Raymond Chandler’s Cameo in Double Indemnity


Raymond Chandler Cameo

Walter Neff walks by Chandler


In early 2009, I posted screen captures of Raymond Chandler’s cameo in the Billy Wilder film Double Indemnity on my blog. I was not the first to notice Chandler’s presence in the film–I was acting on a tip from John Billheimer–but I believe I was the first to post stills: pics or it didn’t happen, as they say. The post and the stills in particular were quickly picked up by Adrian Wootton in The Guardian and Lou Lumenick in the New York Post.

I have since taken my blog down, but here is the text from that original post:

You’ve Heard Him Talk, Now See Him Act

In an earlier post, I provided a short recording of Raymond Chandler discussing the role of private eyes in fiction during an interview with Ian Flemming.
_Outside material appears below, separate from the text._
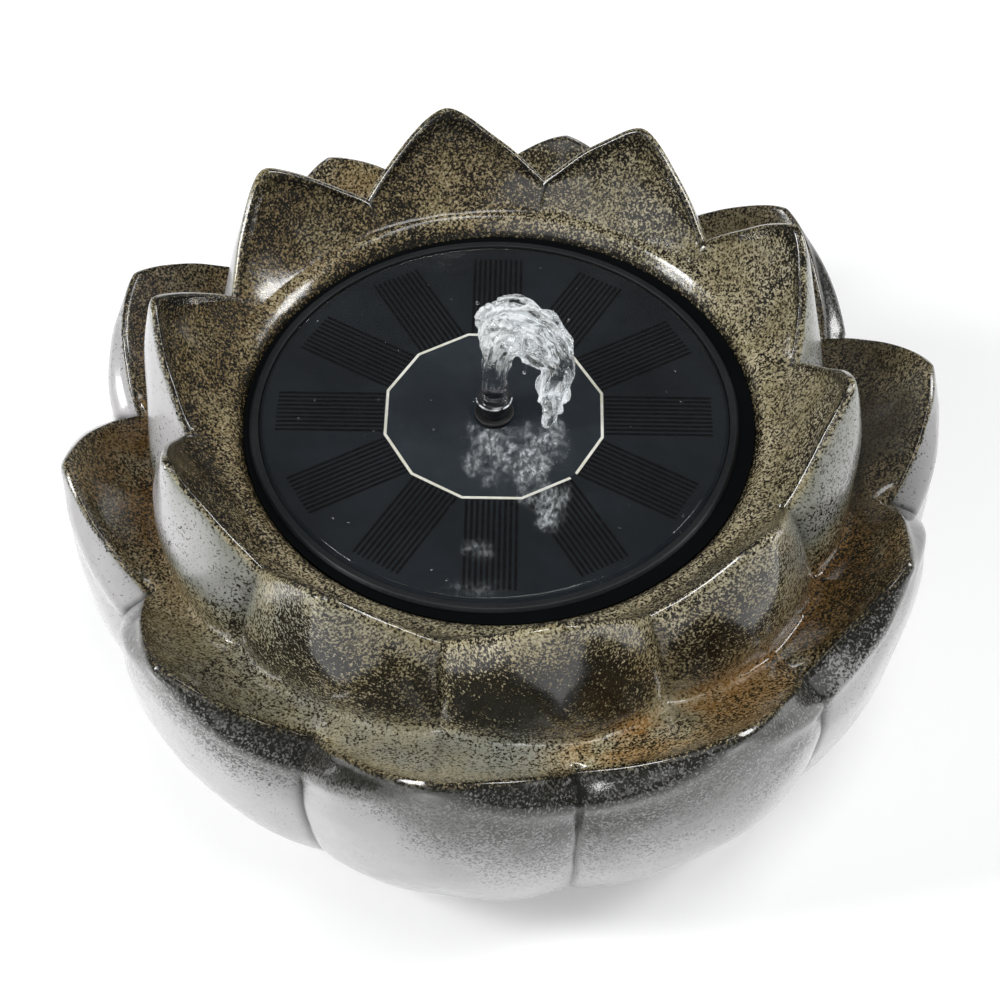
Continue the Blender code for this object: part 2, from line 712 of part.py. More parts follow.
def main():
    make_lotus_bowl()
    pump = make_empty("pump_lift_axis", PUMP_AXIS)
    nozzle = make_empty("nozzle_pull_axis", (0, 0, 0), pump)
    strainer = make_empty("strainer_turn_axis", (0, 0, 0), pump)
    rotor = make_empty("rotor_spin_axis", (ROTOR_OFFSET, 0, 0), pump)
    make_float_shell(pump)
    make_panel(pump)
    make_nozzle_grommet(pump)
    make_nozzle(nozzle)
    make_pump_housing(pump)
    for index in range(SCREW_COUNT):
        make_housing_screw(index, pump)
    make_motor(pump)
    make_leads(pump)
    make_shaft_and_seats(pump)
    make_impeller_cover(pump)
    make_rotor(rotor)
    make_strainer(strainer)


clear_scene()
PARTS = new_collection(COLLECTION_NAME)
CUTTERS = new_collection("cutters")
MATERIALS = {name: make_material(name) for name in COLOURS}
main()
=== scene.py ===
"""Looks of the solar lotus fountain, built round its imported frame.

Metres, +Z up, in the frame's own coordinates. The glazed bowl, the solar disc's visible parts and
the water are modelled here; the sealed inner parts keep their frame meshes and get materials.
"""

import random
from math import atan2, cos, exp, pi, radians, sin, sqrt

import bmesh
import bpy
import numpy as np
from mathutils import Matrix, Vector, kdtree, noise


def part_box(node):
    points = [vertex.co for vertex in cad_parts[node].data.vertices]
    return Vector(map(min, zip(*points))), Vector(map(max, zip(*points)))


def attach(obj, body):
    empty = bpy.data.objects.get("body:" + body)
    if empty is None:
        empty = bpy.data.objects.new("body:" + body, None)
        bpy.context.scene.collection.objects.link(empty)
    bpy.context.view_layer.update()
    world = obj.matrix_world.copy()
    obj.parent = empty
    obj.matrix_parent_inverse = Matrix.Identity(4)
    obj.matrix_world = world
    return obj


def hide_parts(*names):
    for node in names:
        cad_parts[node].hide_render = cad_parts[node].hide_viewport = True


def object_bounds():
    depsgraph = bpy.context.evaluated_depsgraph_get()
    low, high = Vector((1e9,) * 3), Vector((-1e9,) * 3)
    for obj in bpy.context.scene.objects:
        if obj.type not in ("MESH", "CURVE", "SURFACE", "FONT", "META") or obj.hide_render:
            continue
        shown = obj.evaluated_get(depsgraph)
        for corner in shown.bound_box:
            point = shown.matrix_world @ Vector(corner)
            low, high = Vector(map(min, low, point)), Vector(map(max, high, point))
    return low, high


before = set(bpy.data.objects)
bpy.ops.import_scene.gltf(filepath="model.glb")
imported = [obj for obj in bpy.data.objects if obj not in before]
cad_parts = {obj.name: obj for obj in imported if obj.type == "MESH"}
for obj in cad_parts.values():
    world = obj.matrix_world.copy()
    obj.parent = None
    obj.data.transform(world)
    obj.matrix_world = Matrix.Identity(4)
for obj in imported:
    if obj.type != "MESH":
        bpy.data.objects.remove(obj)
CAD_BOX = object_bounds()

# Driving places, read from the frame.
LAMINATE_LOW, LAMINATE_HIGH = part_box("clear_laminate")
FLOAT_LOW, FLOAT_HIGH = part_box("float_shell")
WATERLINE = LAMINATE_HIGH.z
FLOAT_RADIUS = (FLOAT_HIGH.x - FLOAT_LOW.x) / 2
PANEL_RADIUS = (LAMINATE_HIGH.x - LAMINATE_LOW.x) / 2
PUMP_AXIS = Vector(((FLOAT_LOW.x + FLOAT_HIGH.x) / 2, (FLOAT_LOW.y + FLOAT_HIGH.y) / 2, WATERLINE))
HOLE_RADIUS = 0.0063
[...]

Now, thanks to a tip from fellow mystery writer John Billheimer, I’m pleased to present stills from Chandler’s one and only movie appearance.

Puzzled? Confused? Unaware that Chandler appeared in movies?

Well, he did. He had a cameo role in Double Indemnity, a film some consider to be in the top 100 of American movies and others place in the top 10 (tied for third, even).

Chandler’s most important contribution to the movie, of course, was co-writing the screenplay with Billy Wilder, but writer/director Wilder evidently gave Chandler a chance to appear in the film, even though Chandler wrote a memo to studio big-wigs demanding that:

Mr. Wilder was at no time to swish under Mr. Chandler’s nose or point in his direction the thin, leather-handled Malacca cane which Mr. Wilder was in the habit of waving around while they worked. Mr. Wilder was not to give Mr. Chandler orders of an arbitrary or personal nature such as ‘Ray, will you open that window?’ or ‘Ray, will you shut that door, please?’

and Wilder said of Chandler:

He couldn’t structure a picture. He had enough trouble with books. But his dialogue. I put up with a lot of crap because of that. And after a couple of weeks with him and that foul pipe smoke, I managed to cough up a few good lines myself. We kept him on during the shooting, to discuss any dialogue changes.

The scene where Chandler appears comes relatively early in the move, just after Fred MacMurray, as insurance salesmen Walter Neff, leaves the office of Edward G. Robinson playing the character of claims adjuster Barton Keyes. Keyes has just told Neff that “his little man” tells him whenever a claim is crooked and Neff shines him on and then lights his (cheap) cigar with a kitchen match and walks out of the office.

As he exits the office, he goes down a corridor, and there is Chandler waiting outside reading a magazine and smoking a cigarette.